EXERCISE → Looking at the data below, count the lines that contain the string "where". Write only the total.

>> Begin

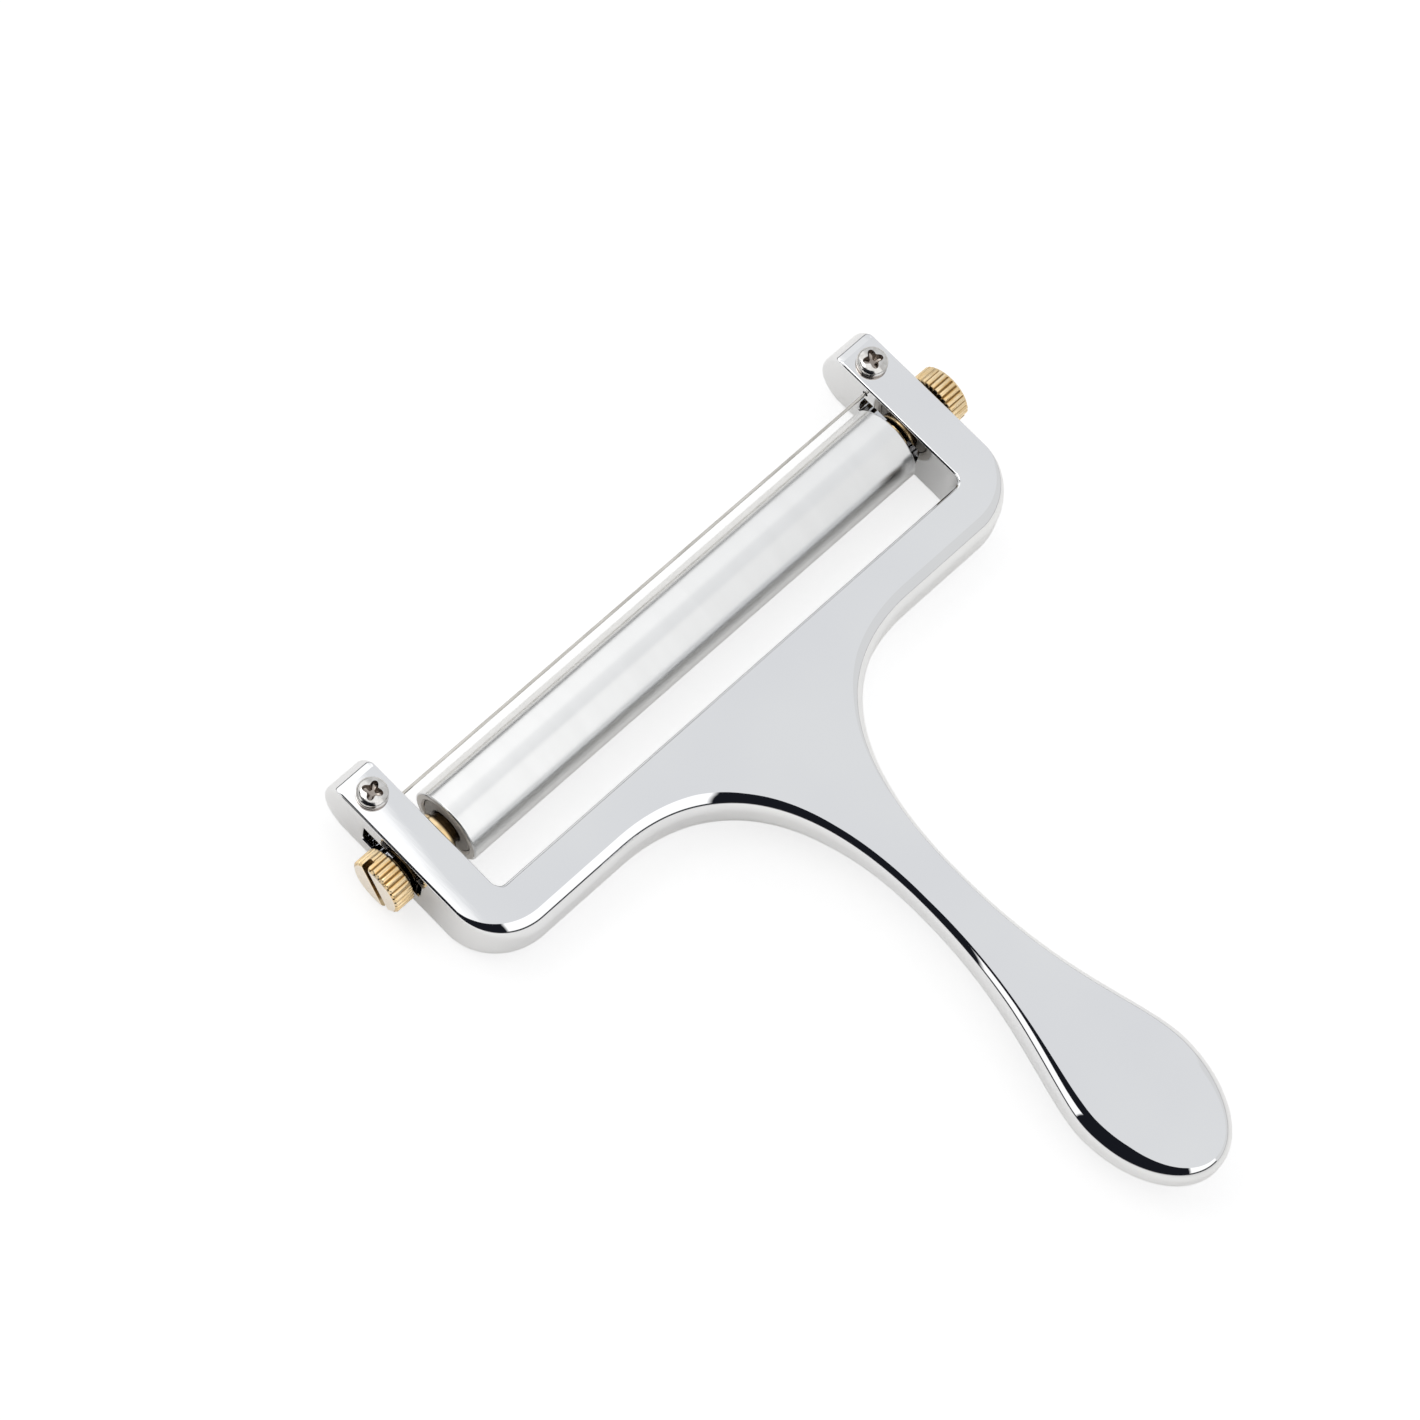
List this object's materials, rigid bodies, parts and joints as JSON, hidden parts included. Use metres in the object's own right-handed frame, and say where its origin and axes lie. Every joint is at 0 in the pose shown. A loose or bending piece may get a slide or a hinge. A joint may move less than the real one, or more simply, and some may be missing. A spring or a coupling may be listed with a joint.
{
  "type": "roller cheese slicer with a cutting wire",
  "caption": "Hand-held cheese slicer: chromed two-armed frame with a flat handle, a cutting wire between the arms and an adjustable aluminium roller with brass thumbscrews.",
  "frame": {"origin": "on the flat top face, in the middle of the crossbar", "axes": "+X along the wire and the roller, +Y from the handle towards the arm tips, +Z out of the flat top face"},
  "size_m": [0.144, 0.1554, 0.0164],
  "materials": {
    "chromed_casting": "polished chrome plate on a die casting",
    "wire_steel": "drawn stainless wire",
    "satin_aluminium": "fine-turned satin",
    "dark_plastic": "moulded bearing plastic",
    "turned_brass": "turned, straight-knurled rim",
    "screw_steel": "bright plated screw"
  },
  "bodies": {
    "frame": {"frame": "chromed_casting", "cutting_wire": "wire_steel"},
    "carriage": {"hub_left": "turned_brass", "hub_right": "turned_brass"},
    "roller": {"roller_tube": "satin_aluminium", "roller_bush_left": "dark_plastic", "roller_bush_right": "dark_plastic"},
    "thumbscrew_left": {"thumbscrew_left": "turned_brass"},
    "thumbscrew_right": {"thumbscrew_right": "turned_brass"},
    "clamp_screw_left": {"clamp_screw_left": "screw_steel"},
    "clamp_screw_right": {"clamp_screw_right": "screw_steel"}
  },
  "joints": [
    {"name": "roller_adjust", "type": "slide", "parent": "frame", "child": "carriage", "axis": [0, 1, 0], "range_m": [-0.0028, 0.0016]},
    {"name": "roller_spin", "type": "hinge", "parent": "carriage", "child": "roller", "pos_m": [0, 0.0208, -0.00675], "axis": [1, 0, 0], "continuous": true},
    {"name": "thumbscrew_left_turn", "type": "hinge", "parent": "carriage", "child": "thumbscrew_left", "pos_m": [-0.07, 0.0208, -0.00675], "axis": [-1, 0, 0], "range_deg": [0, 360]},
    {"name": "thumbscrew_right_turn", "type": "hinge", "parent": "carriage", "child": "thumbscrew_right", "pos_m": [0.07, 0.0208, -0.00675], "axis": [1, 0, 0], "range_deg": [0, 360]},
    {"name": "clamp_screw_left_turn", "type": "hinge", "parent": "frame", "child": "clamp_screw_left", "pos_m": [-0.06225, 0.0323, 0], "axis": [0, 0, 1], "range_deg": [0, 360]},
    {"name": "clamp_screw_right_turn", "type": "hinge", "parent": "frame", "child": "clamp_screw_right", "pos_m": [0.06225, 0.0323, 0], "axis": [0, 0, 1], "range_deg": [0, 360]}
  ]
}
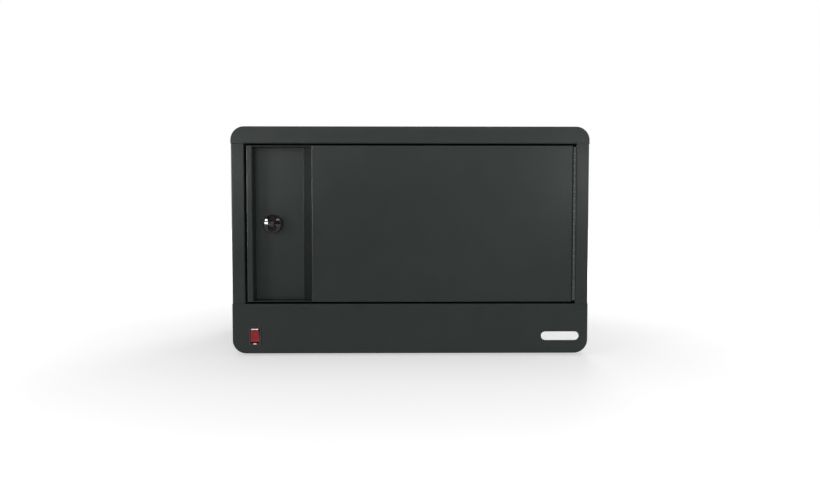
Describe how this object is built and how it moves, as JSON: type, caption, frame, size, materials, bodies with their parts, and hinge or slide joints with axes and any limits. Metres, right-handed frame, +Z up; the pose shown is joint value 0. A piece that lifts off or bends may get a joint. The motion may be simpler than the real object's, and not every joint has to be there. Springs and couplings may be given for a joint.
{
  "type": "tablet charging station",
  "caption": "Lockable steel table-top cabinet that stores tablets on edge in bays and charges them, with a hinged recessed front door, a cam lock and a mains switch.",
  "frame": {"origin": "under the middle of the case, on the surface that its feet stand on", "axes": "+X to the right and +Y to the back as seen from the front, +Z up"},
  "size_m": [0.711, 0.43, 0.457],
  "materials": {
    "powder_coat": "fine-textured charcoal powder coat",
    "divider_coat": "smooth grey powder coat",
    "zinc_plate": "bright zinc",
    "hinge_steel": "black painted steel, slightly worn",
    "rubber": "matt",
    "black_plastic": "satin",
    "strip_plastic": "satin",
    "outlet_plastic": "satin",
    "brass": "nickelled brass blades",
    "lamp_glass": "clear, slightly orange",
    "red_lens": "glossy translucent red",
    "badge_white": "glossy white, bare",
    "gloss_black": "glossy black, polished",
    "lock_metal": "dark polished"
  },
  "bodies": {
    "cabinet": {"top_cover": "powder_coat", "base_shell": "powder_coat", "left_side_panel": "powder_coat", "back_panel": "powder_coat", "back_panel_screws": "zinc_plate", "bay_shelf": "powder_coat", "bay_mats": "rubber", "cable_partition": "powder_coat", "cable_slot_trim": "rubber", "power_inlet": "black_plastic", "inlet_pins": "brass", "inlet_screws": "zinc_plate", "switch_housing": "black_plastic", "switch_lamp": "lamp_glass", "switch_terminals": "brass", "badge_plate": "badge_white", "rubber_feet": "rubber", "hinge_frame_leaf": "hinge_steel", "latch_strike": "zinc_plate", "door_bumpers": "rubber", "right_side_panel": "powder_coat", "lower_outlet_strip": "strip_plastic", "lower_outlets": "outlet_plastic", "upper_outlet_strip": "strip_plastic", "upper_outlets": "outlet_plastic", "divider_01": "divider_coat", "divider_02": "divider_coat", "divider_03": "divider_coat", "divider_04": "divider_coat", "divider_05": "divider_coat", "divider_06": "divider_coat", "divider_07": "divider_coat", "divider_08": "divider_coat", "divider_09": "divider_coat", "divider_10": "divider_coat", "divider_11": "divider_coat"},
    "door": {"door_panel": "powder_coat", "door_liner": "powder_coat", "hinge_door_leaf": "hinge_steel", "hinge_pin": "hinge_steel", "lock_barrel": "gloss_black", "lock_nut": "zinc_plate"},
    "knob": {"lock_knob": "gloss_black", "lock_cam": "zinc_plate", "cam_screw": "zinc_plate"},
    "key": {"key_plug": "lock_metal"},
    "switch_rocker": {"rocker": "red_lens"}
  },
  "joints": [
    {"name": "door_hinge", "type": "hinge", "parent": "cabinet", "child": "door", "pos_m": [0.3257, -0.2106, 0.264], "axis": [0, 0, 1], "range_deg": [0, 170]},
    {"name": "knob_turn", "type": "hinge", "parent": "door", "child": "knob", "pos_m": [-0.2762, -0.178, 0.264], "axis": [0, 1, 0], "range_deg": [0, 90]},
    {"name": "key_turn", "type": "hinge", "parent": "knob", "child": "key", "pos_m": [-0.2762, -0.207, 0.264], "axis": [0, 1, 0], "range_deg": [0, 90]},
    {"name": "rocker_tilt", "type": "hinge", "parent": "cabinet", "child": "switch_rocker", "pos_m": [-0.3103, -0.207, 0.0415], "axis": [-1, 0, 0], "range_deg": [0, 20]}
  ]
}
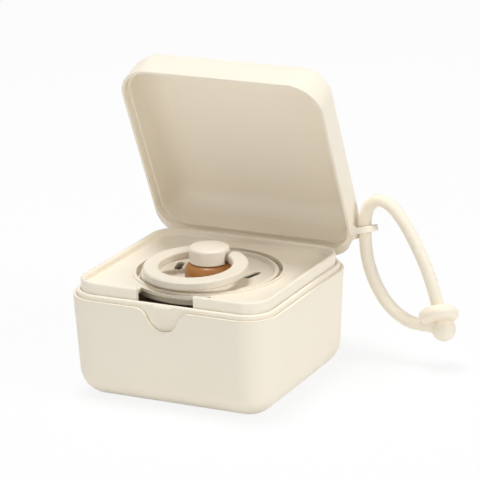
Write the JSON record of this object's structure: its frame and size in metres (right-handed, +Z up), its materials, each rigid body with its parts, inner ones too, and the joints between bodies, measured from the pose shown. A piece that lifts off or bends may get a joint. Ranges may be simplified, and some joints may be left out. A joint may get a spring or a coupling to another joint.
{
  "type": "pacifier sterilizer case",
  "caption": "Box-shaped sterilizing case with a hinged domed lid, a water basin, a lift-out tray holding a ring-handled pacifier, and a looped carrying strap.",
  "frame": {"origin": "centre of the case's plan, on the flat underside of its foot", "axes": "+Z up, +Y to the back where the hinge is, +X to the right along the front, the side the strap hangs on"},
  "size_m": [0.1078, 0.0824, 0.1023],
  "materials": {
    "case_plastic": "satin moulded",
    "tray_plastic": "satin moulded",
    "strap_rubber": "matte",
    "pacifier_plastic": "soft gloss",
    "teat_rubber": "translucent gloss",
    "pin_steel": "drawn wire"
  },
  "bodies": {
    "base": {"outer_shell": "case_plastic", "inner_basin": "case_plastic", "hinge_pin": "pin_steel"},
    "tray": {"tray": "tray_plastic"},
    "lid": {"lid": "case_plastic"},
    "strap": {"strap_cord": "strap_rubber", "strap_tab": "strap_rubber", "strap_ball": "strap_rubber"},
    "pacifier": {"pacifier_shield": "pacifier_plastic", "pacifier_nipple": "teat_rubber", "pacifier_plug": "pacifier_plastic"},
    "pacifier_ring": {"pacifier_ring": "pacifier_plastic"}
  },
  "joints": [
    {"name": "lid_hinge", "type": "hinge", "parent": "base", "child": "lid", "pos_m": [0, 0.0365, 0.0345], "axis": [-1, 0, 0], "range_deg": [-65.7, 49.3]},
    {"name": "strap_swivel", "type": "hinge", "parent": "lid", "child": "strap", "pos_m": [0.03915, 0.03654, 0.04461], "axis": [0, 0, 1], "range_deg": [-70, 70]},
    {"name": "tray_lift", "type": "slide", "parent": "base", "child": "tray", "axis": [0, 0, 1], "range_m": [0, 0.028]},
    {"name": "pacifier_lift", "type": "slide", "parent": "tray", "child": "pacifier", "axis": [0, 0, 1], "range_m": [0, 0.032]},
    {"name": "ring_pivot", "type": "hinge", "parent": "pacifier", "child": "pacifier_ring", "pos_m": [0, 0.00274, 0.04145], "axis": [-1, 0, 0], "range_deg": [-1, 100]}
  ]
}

>> End

WRITTEN ANSWER → 2